Saturday, May 21, 2005
seriously i hate my life..right now..it's so aimless..a life without hopes n dreams..or mayb all of dem r long gone..shattered;broken..
i dun feel like studying now..poly n sec sch holidays r directly opposite..sighs. since the day i left serangoon sec,i haven been able to see much of her..n now poly starts..it will b worse..no doubt..at least in sch last time i can see her daily..at least see that she's safe n sound..aiyah..aniwae whu cares farker..as if ppl cared..
i could see..i've witnessed e way things r drifting farther n farther btw us..frm last year.its kinda diff right now. frm e day i left skl,i knew things wld b diff..i knew you are gonna forget me someday..
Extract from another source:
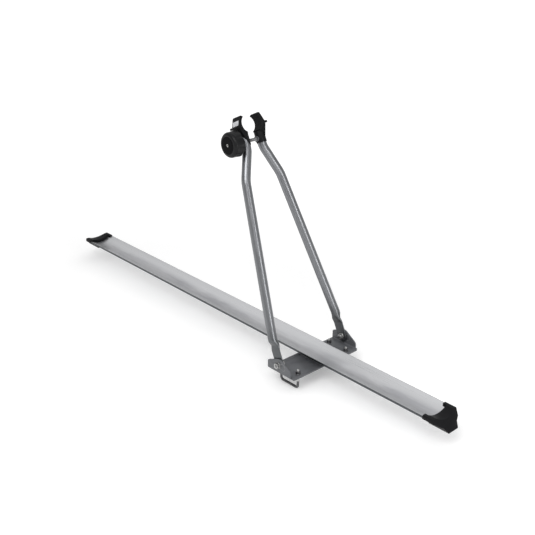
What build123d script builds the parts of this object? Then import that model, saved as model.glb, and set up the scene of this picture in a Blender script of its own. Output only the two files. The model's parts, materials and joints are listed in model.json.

And dear god..you muz have forgotten how much i prayed to you in the past year.all my sincerity..everyday everynight without fail.i look out of e window and prayed hard to you before i sleep,when i woke up in e morning,when im in e temple..everywhere..bout e 3 wishes tt i wanted so much..you must have forgotten it all,god.
okay.maybe you did help me..my first wish i prayed hard fer good results in my o levels..well,u granted me that..according to my standards..i did well..but where's my 2nd n 3rd wishes ? you didnt help me to get into a good course in a poly..wich is my 2nd wish.. and i prayed hard,so hard for the 3rd wish..wich is to be able to be together with her till my hair grow white.ok,maybe take away e white hair part..but you didnt grant me anything..GOD
i got false hope from her..your ignorance;ignorance to me nowdays is heartwrenching..i rem lots of things you said.things we do..memories are priceless..u can take everything away except memories..i know you wld forget me soon but
i dunt want to forget you..pls dun let me do so.